---------- Information supplied ----------

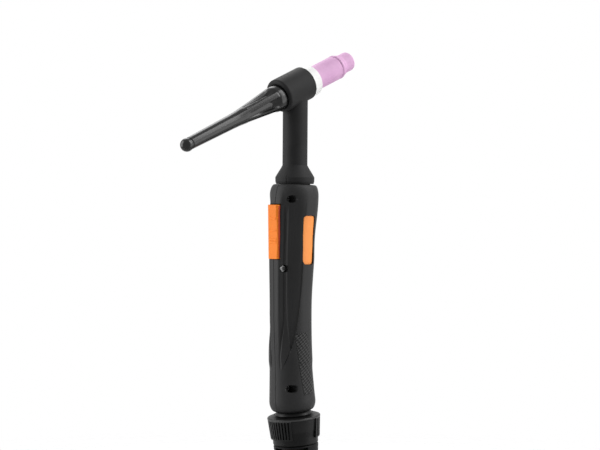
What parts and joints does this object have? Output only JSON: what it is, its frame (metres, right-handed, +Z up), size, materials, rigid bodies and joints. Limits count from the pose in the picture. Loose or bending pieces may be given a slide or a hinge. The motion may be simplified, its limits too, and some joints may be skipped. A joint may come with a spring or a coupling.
{
  "type": "tig welding torch",
  "caption": "Gas cooled TIG welding torch with a two-shell grip, press trigger, ceramic nozzle, long back cap, and a ball jointed tail with a slotted bend sleeve.",
  "frame": {"origin": "Middle of the grip, on the axis of the neck, half way between the grip's two end faces.", "axes": "+Z up the neck from grip to head, +X towards the nozzle and palm side (the trigger is on -X), +Y square to the joint plane of the two grip shells."},
  "size_m": [0.1821, 0.0426, 0.3676],
  "materials": {
    "grip_plastic": "fine matte moulded charcoal",
    "signal_orange": "satin moulded orange",
    "screw_steel": "blackened steel",
    "pin_steel": "ground steel",
    "switch_plastic": "moulded black",
    "switch_button": "moulded red",
    "contact_brass": "stamped brass",
    "head_rubber": "satin silicone rubber",
    "brass": "turned brass",
    "copper": "drawn copper",
    "white_ptfe": "waxy white PTFE",
    "tungsten": "ground tungsten",
    "alumina": "matte fired pink alumina",
    "cap_black": "gloss black phenolic",
    "seal_rubber": "black rubber",
    "joint_plastic": "matte moulded charcoal",
    "sleeve_rubber": "matte black rubber"
  },
  "bodies": {
    "torch": {"handle_left": "grip_plastic", "handle_right": "grip_plastic", "handle_screws": "screw_steel", "label_inlay": "signal_orange", "trigger_pin": "pin_steel", "switch_housing": "switch_plastic", "switch_terminals": "contact_brass", "head_cover": "head_rubber", "head_block": "brass", "neck_tube": "copper", "power_adaptor": "brass", "cup_gasket": "white_ptfe", "collet_body": "copper", "collet": "copper"},
    "electrode": {"electrode": "tungsten"},
    "nozzle": {"nozzle": "alumina"},
    "back_cap_seal": {"cap_seal": "seal_rubber"},
    "back_cap": {"back_cap": "cap_black", "cap_insert": "brass"},
    "trigger": {"trigger": "signal_orange"},
    "plunger": {"switch_plunger": "switch_button"},
    "swivel": {"swivel_ball": "joint_plastic"},
    "tail": {"swivel_cup": "joint_plastic", "cable_sleeve": "sleeve_rubber"},
    "ring_nut": {"ring_nut": "joint_plastic"}
  },
  "joints": [
    {"name": "trigger_press", "type": "hinge", "parent": "torch", "child": "trigger", "pos_m": [-0.0156, 0, 0.035], "axis": [0, 1, 0], "range_deg": [0, 3.2], "stiffness_Nm_per_rad": 2},
    {"name": "plunger_slide", "type": "slide", "parent": "torch", "child": "plunger", "axis": [1, 0, 0], "range_m": [0, 0.00145]},
    {"name": "back_cap_turn", "type": "hinge", "parent": "back_cap_seal", "child": "back_cap", "pos_m": [-0.01849, 0, 0.15938], "axis": [-0.9245, 0, -0.3811], "range_deg": [0, 720]},
    {"name": "back_cap_advance", "type": "slide", "parent": "torch", "child": "back_cap_seal", "axis": [-0.9245, 0, -0.3811], "range_m": [0, 0.0024]},
    {"name": "nozzle_turn", "type": "hinge", "parent": "torch", "child": "nozzle", "pos_m": [0.02774, 0, 0.17843], "axis": [0.9245, 0, 0.3811], "range_deg": [0, 360]},
    {"name": "electrode_slide", "type": "slide", "parent": "torch", "child": "electrode", "axis": [0.9245, 0, 0.3811], "range_m": [-0.003, 0.015]},
    {"name": "swivel_spin", "type": "hinge", "parent": "torch", "child": "swivel", "pos_m": [0.00113, 0, -0.09994], "axis": [0.1132, 0, -0.9936], "continuous": true},
    {"name": "swivel_tilt", "type": "hinge", "parent": "swivel", "child": "tail", "pos_m": [0.00113, 0, -0.09994], "axis": [0, 1, 0], "range_deg": [-10, 10]},
    {"name": "ring_nut_turn", "type": "hinge", "parent": "tail", "child": "ring_nut", "pos_m": [0.00113, 0, -0.09994], "axis": [0.1132, 0, -0.9936], "range_deg": [0, 90]}
  ],
  "couplings": [
    {"joint": "plunger_slide", "follows": "trigger_press", "m_per_rad": 0.025},
    {"joint": "back_cap_advance", "follows": "back_cap_turn", "m_per_rad": 0.00015915}
  ]
}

----------

Problem to solve
Repeat the data precisely, line by line.

Completed task
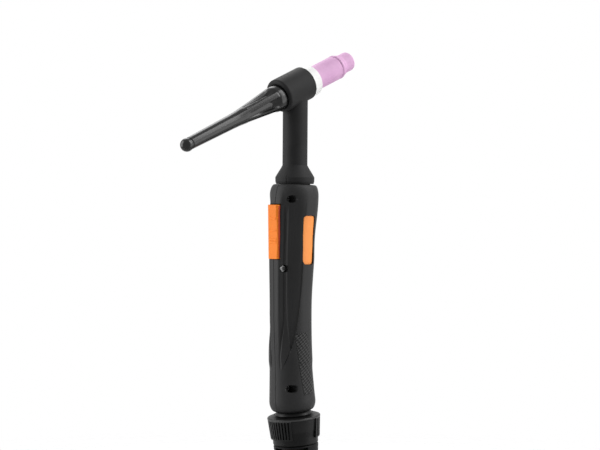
What parts and joints does this object have? Output only JSON: what it is, its frame (metres, right-handed, +Z up), size, materials, rigid bodies and joints. Limits count from the pose in the picture. Loose or bending pieces may be given a slide or a hinge. The motion may be simplified, its limits too, and some joints may be skipped. A joint may come with a spring or a coupling.
{
  "type": "tig welding torch",
  "caption": "Gas cooled TIG welding torch with a two-shell grip, press trigger, ceramic nozzle, long back cap, and a ball jointed tail with a slotted bend sleeve.",
  "frame": {"origin": "Middle of the grip, on the axis of the neck, half way between the grip's two end faces.", "axes": "+Z up the neck from grip to head, +X towards the nozzle and palm side (the trigger is on -X), +Y square to the joint plane of the two grip shells."},
  "size_m": [0.1821, 0.0426, 0.3676],
  "materials": {
    "grip_plastic": "fine matte moulded charcoal",
    "signal_orange": "satin moulded orange",
    "screw_steel": "blackened steel",
    "pin_steel": "ground steel",
    "switch_plastic": "moulded black",
    "switch_button": "moulded red",
    "contact_brass": "stamped brass",
    "head_rubber": "satin silicone rubber",
    "brass": "turned brass",
    "copper": "drawn copper",
    "white_ptfe": "waxy white PTFE",
    "tungsten": "ground tungsten",
    "alumina": "matte fired pink alumina",
    "cap_black": "gloss black phenolic",
    "seal_rubber": "black rubber",
    "joint_plastic": "matte moulded charcoal",
    "sleeve_rubber": "matte black rubber"
  },
  "bodies": {
    "torch": {"handle_left": "grip_plastic", "handle_right": "grip_plastic", "handle_screws": "screw_steel", "label_inlay": "signal_orange", "trigger_pin": "pin_steel", "switch_housing": "switch_plastic", "switch_terminals": "contact_brass", "head_cover": "head_rubber", "head_block": "brass", "neck_tube": "copper", "power_adaptor": "brass", "cup_gasket": "white_ptfe", "collet_body": "copper", "collet": "copper"},
    "electrode": {"electrode": "tungsten"},
    "nozzle": {"nozzle": "alumina"},
    "back_cap_seal": {"cap_seal": "seal_rubber"},
    "back_cap": {"back_cap": "cap_black", "cap_insert": "brass"},
    "trigger": {"trigger": "signal_orange"},
    "plunger": {"switch_plunger": "switch_button"},
    "swivel": {"swivel_ball": "joint_plastic"},
    "tail": {"swivel_cup": "joint_plastic", "cable_sleeve": "sleeve_rubber"},
    "ring_nut": {"ring_nut": "joint_plastic"}
  },
  "joints": [
    {"name": "trigger_press", "type": "hinge", "parent": "torch", "child": "trigger", "pos_m": [-0.0156, 0, 0.035], "axis": [0, 1, 0], "range_deg": [0, 3.2], "stiffness_Nm_per_rad": 2},
    {"name": "plunger_slide", "type": "slide", "parent": "torch", "child": "plunger", "axis": [1, 0, 0], "range_m": [0, 0.00145]},
    {"name": "back_cap_turn", "type": "hinge", "parent": "back_cap_seal", "child": "back_cap", "pos_m": [-0.01849, 0, 0.15938], "axis": [-0.9245, 0, -0.3811], "range_deg": [0, 720]},
    {"name": "back_cap_advance", "type": "slide", "parent": "torch", "child": "back_cap_seal", "axis": [-0.9245, 0, -0.3811], "range_m": [0, 0.0024]},
    {"name": "nozzle_turn", "type": "hinge", "parent": "torch", "child": "nozzle", "pos_m": [0.02774, 0, 0.17843], "axis": [0.9245, 0, 0.3811], "range_deg": [0, 360]},
    {"name": "electrode_slide", "type": "slide", "parent": "torch", "child": "electrode", "axis": [0.9245, 0, 0.3811], "range_m": [-0.003, 0.015]},
    {"name": "swivel_spin", "type": "hinge", "parent": "torch", "child": "swivel", "pos_m": [0.00113, 0, -0.09994], "axis": [0.1132, 0, -0.9936], "continuous": true},
    {"name": "swivel_tilt", "type": "hinge", "parent": "swivel", "child": "tail", "pos_m": [0.00113, 0, -0.09994], "axis": [0, 1, 0], "range_deg": [-10, 10]},
    {"name": "ring_nut_turn", "type": "hinge", "parent": "tail", "child": "ring_nut", "pos_m": [0.00113, 0, -0.09994], "axis": [0.1132, 0, -0.9936], "range_deg": [0, 90]}
  ],
  "couplings": [
    {"joint": "plunger_slide", "follows": "trigger_press", "m_per_rad": 0.025},
    {"joint": "back_cap_advance", "follows": "back_cap_turn", "m_per_rad": 0.00015915}
  ]
}